There’s nothing sleek or intricate about Batman and Bane’s encounters. They brawl with brutish, bone-crunching ferocity. Hardy’s sheer immensity is astounding, and Nolan’s liberal interpretation of the character makes for one hell of a movie villain. While Heath Ledger’s wonderfully twisted Joker was an agent of chaos, Bane is something entirely different. He’s pure evil, a terrorist dead set on unleashing America’s worst nightmare upon itself.

Visually, “Rises” is the lightest of Nolan’s installments, adorned with cinematographer Wally Pfister's (“Inception”) glaring, clean light. Tonally, it surpasses dark and approaches cataclysmic. Never before has a movie of this magnitude inflicted so much pain upon its hero, and Bale delivers a haunting performance as a decaying man and ticking timebomb.

Moments of lightness are brought by Hathaway’s knockout performance. She transforms — almost unrecognizably so — into the dual-natured Kyle, and plays off Bale with conviction. “Rises” offers the most detailed and poignant real-life manifestation of the character, and Hathaway manages to be sexy, manipulative, tongue-in-cheek, all while kicking ass in her razor-blade heels that are anything but kitten.

Also new to the crew is cop-turned-detective Blake (Joseph Gordon-Levitt, “50/50”), whose innocence offers a stark contrast to the more morally gray of Gotham. Marion Cotillard (“Public Enemies”) accomplishes impressive depth with very little screentime as Wayne Enterprises’ wealthy and mysterious board member Miranda Tate.

Like the wounded Wayne, the film’s familiar faces are hurting more than ever. Alfred is disillusioned with Batman’s madcap self-destruction, and Caine’s more emotional scenes are heartbreaking. Lucius Fox (Morgan Freeman, “Invictus”) continues to whip up the Applied Sciences gizmos, but he too is noticeably worn by the agony seeping through Gotham’s streets. Gary Oldman (“Tinker Tailor Soldier Spy”) returns as Commissioner Gordon, who is just as tormented as the man in the mask, but lacks the luxuries of an alternate identity to protect the ones he loves (not to mention a fortune and a secret lair). He’s a tangible hero, one that Gotham truly deserves, and Oldman once again churns out a heavy performance.
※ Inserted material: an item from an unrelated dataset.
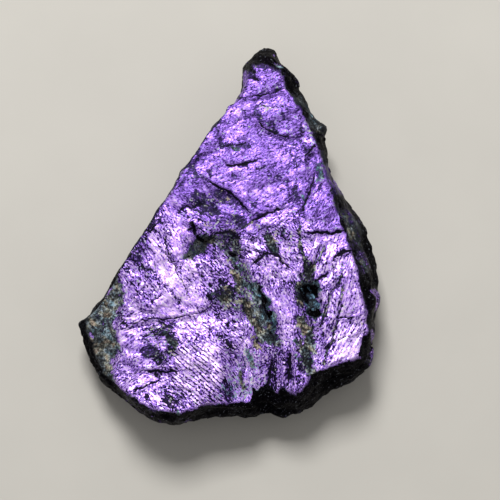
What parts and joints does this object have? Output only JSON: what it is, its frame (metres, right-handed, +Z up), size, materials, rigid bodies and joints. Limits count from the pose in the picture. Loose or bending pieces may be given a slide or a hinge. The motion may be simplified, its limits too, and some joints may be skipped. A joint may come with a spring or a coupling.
{
  "type": "purpurite hand specimen",
  "caption": "Natural broken slab of purple purpurite, pear-shaped, with a stepped and creased cleavage face on top, crusted broken walls and a small flat spot to rest on.",
  "frame": {"origin": "middle of the bounding box, at the level of the surface the stone rests on", "axes": "+Y towards the narrow tip, +X to the right of it, +Z up, out of the purple cleavage face"},
  "size_m": [0.036, 0.046, 0.0094],
  "materials": {
    "purple_stone": "satin, half-metallic cleavage sheen with dull grey and black crust"
  },
  "bodies": {
    "root": {"purpurite": "purple_stone"}
  },
  "joints": []
}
With this trilogy and “Inception,” Nolan has proven himself a maestro of creating vivid worlds. In “Rises,” the universe is so visceral — full of characters with very real, political motives — that it’s easy to forget that this is still a comic book tale. “Realistic” is different than “believable,” and while “Rises” might not necessarily be the former, it has the latter on lock.